How do we know what happened to us yesterday, or last year? How do we recognize places we have been, people we have met? Our sense of past, which is always coupled with recognition of what is currently present, is probably the most important building block of our identity. Moreover, from not being late for work because we could not remember where the office was, to knowing who our friends and family are, long-term memory is what keeps us functional in our daily lives.
It is therefore not surprising that our brain relies on some very stable representations to form long-term memories. One example are memories of places we have seen. To each new place, our brain matches a subset of neurons in the hippocampus (a centrally located brain area crucial to memory formation): place cells. The memory of a given environment is thought to be stored as a specific combination of place-cell activity in the hippocampus: the place map. Place maps remain stable as long as we are in the same environment, but reorganize their activity patterns in different locations, creating a new place map for each environment.
To date, the mechanisms which underlie this reorganization of place cell activity have remained largely unexplored. In 2016, Tübingen neuroscientists headed by Dr. Andrea Burgalossi had shown that silent, dormant cells can be activated by electrical stimulation and become active place cells in the rat brain.
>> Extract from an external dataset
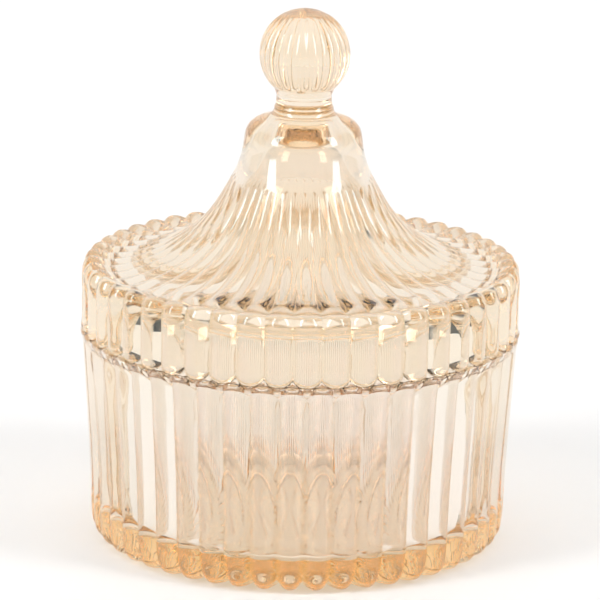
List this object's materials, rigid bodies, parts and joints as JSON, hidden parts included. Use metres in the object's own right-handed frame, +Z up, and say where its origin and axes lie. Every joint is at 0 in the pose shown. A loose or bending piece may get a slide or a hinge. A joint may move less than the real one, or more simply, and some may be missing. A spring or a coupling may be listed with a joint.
{
  "type": "apothecary jar",
  "caption": "Lidded apothecary jar in tinted pressed glass: round ribbed body with a solid base, and a lift-off fluted bell-shaped lid with a ball knob.",
  "frame": {"origin": "centre of the underside, on the plane the jar stands on", "axes": "+Z up along the jar's axis through the knob; the jar is round, and a body rib valley and a lid rib crest lie on +X"},
  "size_m": [0.1058, 0.1058, 0.1293],
  "materials": {
    "body_glass": "clear champagne-amber pressed glass with a faint pink lustre, polished",
    "lid_glass": "clear champagne-amber pressed glass with a faint pink lustre, polished"
  },
  "bodies": {
    "jar": {"jar_body": "body_glass"},
    "lid": {"lid": "lid_glass"}
  },
  "joints": [
    {"name": "lid_lift", "type": "slide", "parent": "jar", "child": "lid", "axis": [0, 0, 1], "range_m": [0, 0.12]}
  ]
}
Building upon this work, the team has continued investigating the ways place cells are formed and have now presented evidence that place cells are not nearly as stable as had been thought: they can, in fact, even be reprogrammed.
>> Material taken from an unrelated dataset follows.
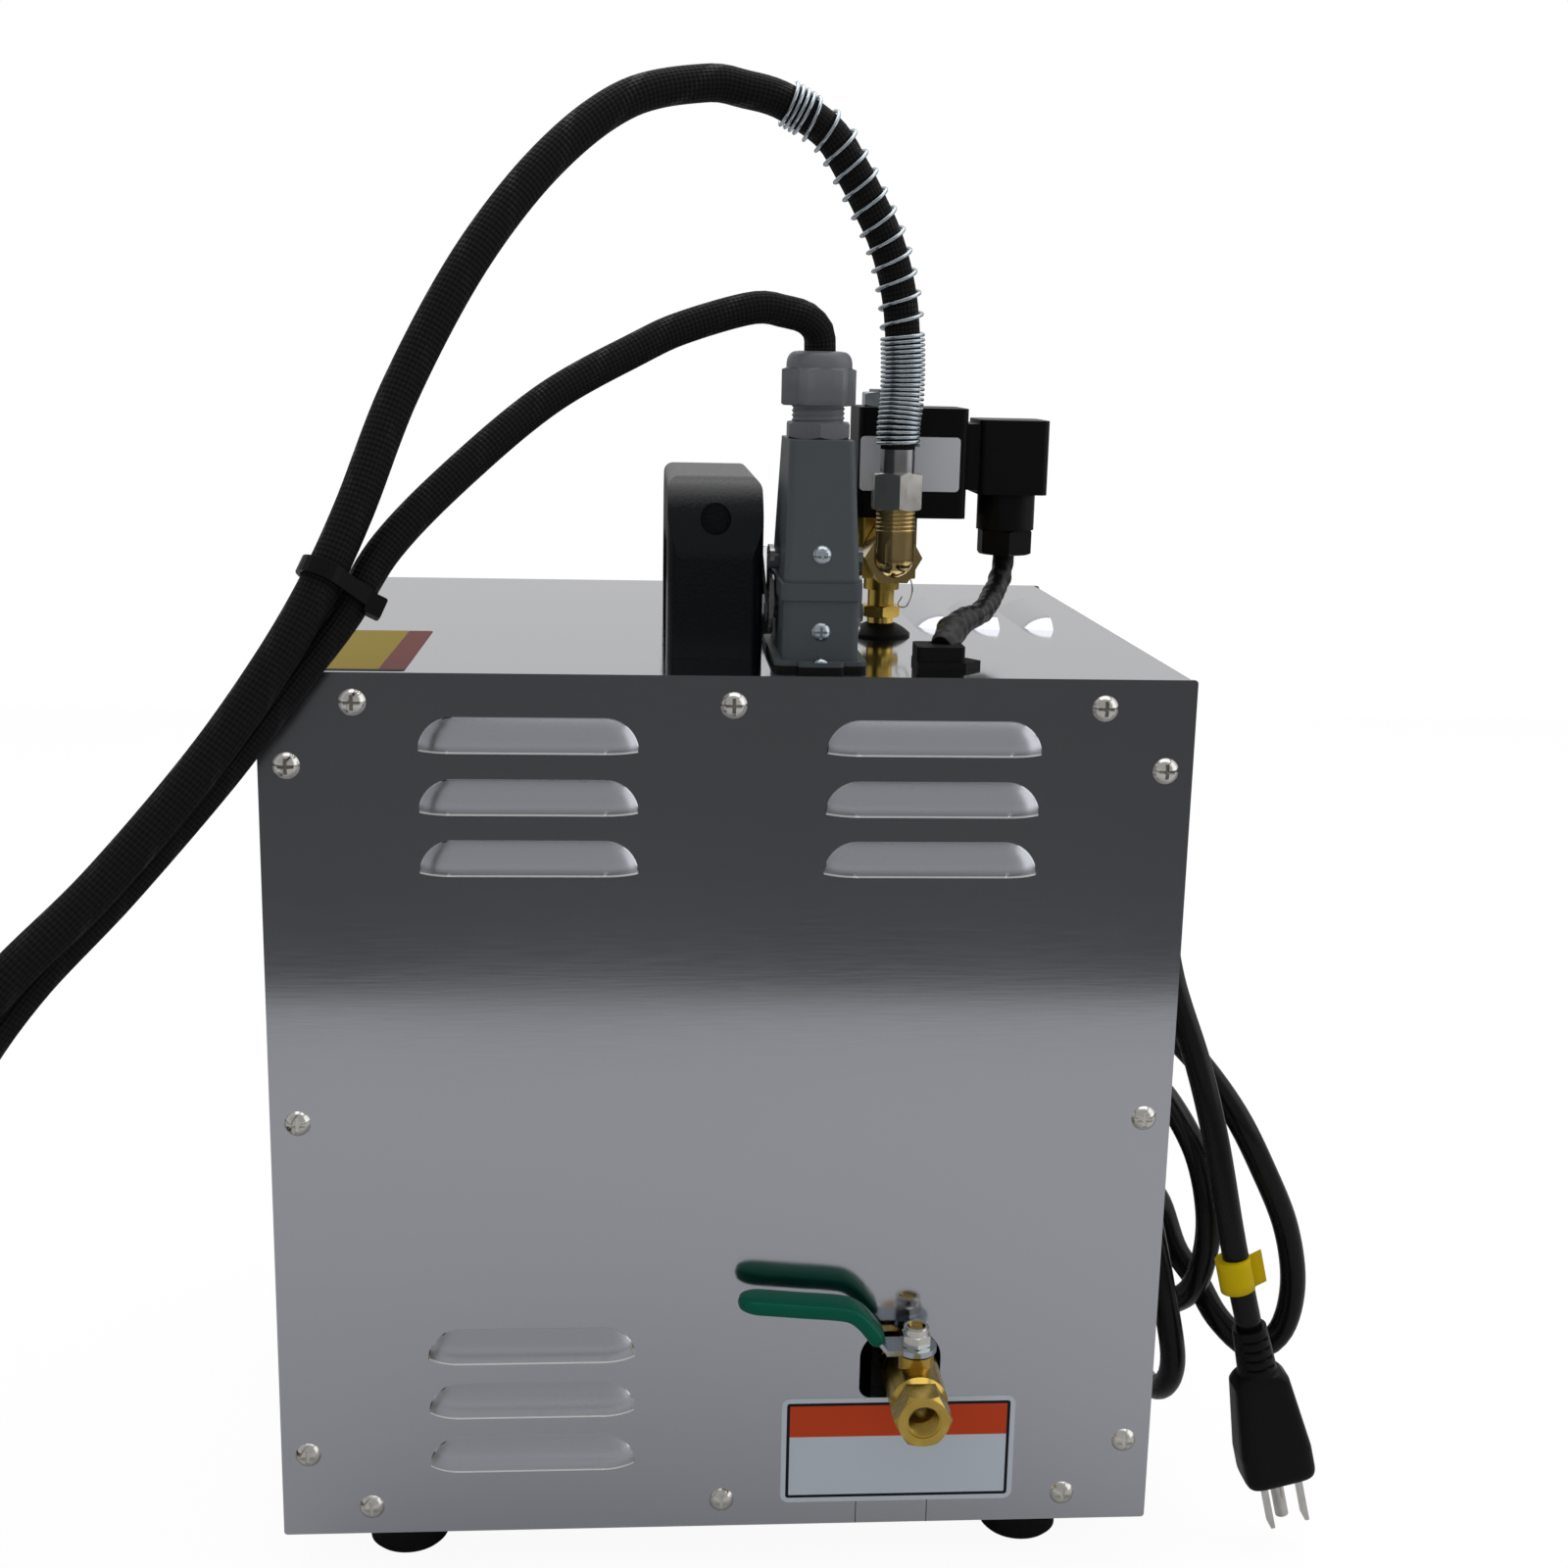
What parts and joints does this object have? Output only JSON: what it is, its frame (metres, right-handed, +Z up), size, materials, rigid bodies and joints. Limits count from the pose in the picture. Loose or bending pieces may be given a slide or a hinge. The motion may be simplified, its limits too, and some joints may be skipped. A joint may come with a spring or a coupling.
{
  "type": "steam iron boiler",
  "caption": "Sheet-metal steam boiler for a hand iron: solenoid steam outlet with hose, iron power socket, drain valve with lever, carry handle and control panel.",
  "frame": {"origin": "centre of the footprint of the object without its cords, on the surface that the rubber feet stand on", "axes": "+Z up, +Y from the connection side with the drain valve towards the control panel, +X to the right seen from the connection side"},
  "size_m": [0.642, 0.3849, 0.5109],
  "materials": {
    "sheet": "satin stainless sheet, fine grain",
    "rear_sheet": "satin stainless panel, near-mirror",
    "top_sheet": "mirror-polished stainless sheet",
    "screw": "bright nickel-plated screw",
    "zinc": "blue-white zinc-plated steel",
    "rubber": "matt black rubber",
    "handle": "black moulded plastic, satin",
    "diecast": "dark grey powder-coated die casting",
    "gland": "grey moulded polyamide",
    "latch": "stamped steel",
    "brass": "machined brass, slightly tarnished",
    "bright_brass": "polished brass",
    "steel": "turned stainless steel",
    "coil": "black moulded resin",
    "din": "black moulded plastic",
    "sleeve": "wrinkled black sleeve",
    "braid": "black woven braid",
    "ptfe": "white PTFE",
    "ball": "chromed brass",
    "vinyl": "deep green vinyl dip",
    "lead": "black PVC",
    "blade": "nickel-plated brass",
    "tank": "welded stainless steel",
    "copper": "nickel-plated copper sheath",
    "gauge": "chromed bezel, white dial",
    "needle": "black painted needle",
    "lens": "clear glass",
    "switch": "black moulded plastic",
    "rocker": "red rocker",
    "lamp": "red lamp lens"
  },
  "bodies": {
    "root": {"base_tray": "sheet", "cabinet_wrap": "top_sheet", "rear_panel": "rear_sheet", "front_panel": "rear_sheet", "panel_screws": "screw", "rubber_feet": "rubber", "assembly_screws": "zinc", "carry_handle": "handle", "connector_gasket": "rubber", "connector_base": "diecast", "connector_hood": "diecast", "gland_body": "gland", "gland_nut": "gland", "column_grommet": "rubber", "steam_pipe": "brass", "valve_body": "brass", "plunger_tube": "steel", "plunger_spring": "steel", "solenoid_coil": "coil", "coil_nut": "zinc", "din_plug": "din", "plug_nut": "din", "coil_lead": "sleeve", "lead_grommet": "rubber", "outlet_elbow": "bright_brass", "hose_nut": "bright_brass", "hose_ferrule": "bright_brass", "spring_guard": "steel", "steam_hose": "braid", "steam_hose_coil": "braid", "hose_end_fitting": "bright_brass", "hose_strap": "rubber", "iron_cable": "braid", "iron_cable_coil": "braid", "iron_cable_plug": "din", "drain_pipe": "brass", "drain_valve_body": "brass", "ball_seats": "ptfe", "mains_boot": "lead", "mains_lead": "lead", "mains_plug": "lead", "plug_pins": "blade", "boiler_tank": "tank", "heater_element": "copper", "pressure_gauge": "gauge", "gauge_lens": "lens", "switch_frames": "switch", "pilot_lamps": "lamp"},
    "drain_handle": {"drain_lever": "zinc", "lever_grip": "vinyl", "lever_nut": "screw", "drain_stem": "brass", "drain_ball": "ball"},
    "latch": {"latch_lever": "latch"},
    "solenoid_plunger": {"plunger": "steel"},
    "needle": {"gauge_needle": "needle"},
    "main_rocker": {"rocker_main": "rocker"},
    "iron_rocker": {"rocker_iron": "rocker"},
    "cap": {"filler_cap": "din"}
  },
  "joints": [
    {"name": "drain_lever_turn", "type": "hinge", "parent": "root", "child": "drain_handle", "pos_m": [0.0645, -0.131, 0.0783], "axis": [0, 0, 1], "range_deg": [0, 90]},
    {"name": "latch_swing", "type": "hinge", "parent": "root", "child": "latch", "pos_m": [0.0285, -0.076, 0.335], "axis": [-1, 0, 0], "range_deg": [0, 35]},
    {"name": "plunger_lift", "type": "slide", "parent": "root", "child": "solenoid_plunger", "axis": [0, 0, 1], "range_m": [0, 0.003], "stiffness_N_per_m": 300, "springref_m": -0.003, "deforming": ["plunger_spring"]},
    {"name": "needle_sweep", "type": "hinge", "parent": "root", "child": "needle", "pos_m": [-0.07, 0.15, 0.23], "axis": [0, -1, 0], "range_deg": [0, 270]},
    {"name": "main_rocker_tilt", "type": "hinge", "parent": "root", "child": "main_rocker", "pos_m": [0.04, 0.142, 0.23], "axis": [-1, 0, 0], "range_deg": [0, 16]},
    {"name": "iron_rocker_tilt", "type": "hinge", "parent": "root", "child": "iron_rocker", "pos_m": [0.08, 0.142, 0.23], "axis": [-1, 0, 0], "range_deg": [0, 16]},
    {"name": "cap_turn", "type": "hinge", "parent": "root", "child": "cap", "pos_m": [0.0285, 0.075, 0.32], "axis": [0, 0, 1], "range_deg": [0, 360]}
  ]
}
The setup, which is unique in the world, uses juxtacellular recording and stimulation – a method where a hair-fine electrode measures and induces the tiny currents along individual place cells – in live animals freely roaming an arena in the lab. With this setup, the researchers targeted individual place cells in a mouse’s brain and stimulated them in a different location from where they had originally been active. In a significant number of cases, they found that the activity of the place cells could be ‘reprogrammed’: the cells stopped firing in the original locations, and became active in the area where the electrical stimulation was delivered. In other words, the reprogrammed place cells would, from now on, become active whenever the mouse wandered to the stimulus location, but remain silent in the old location.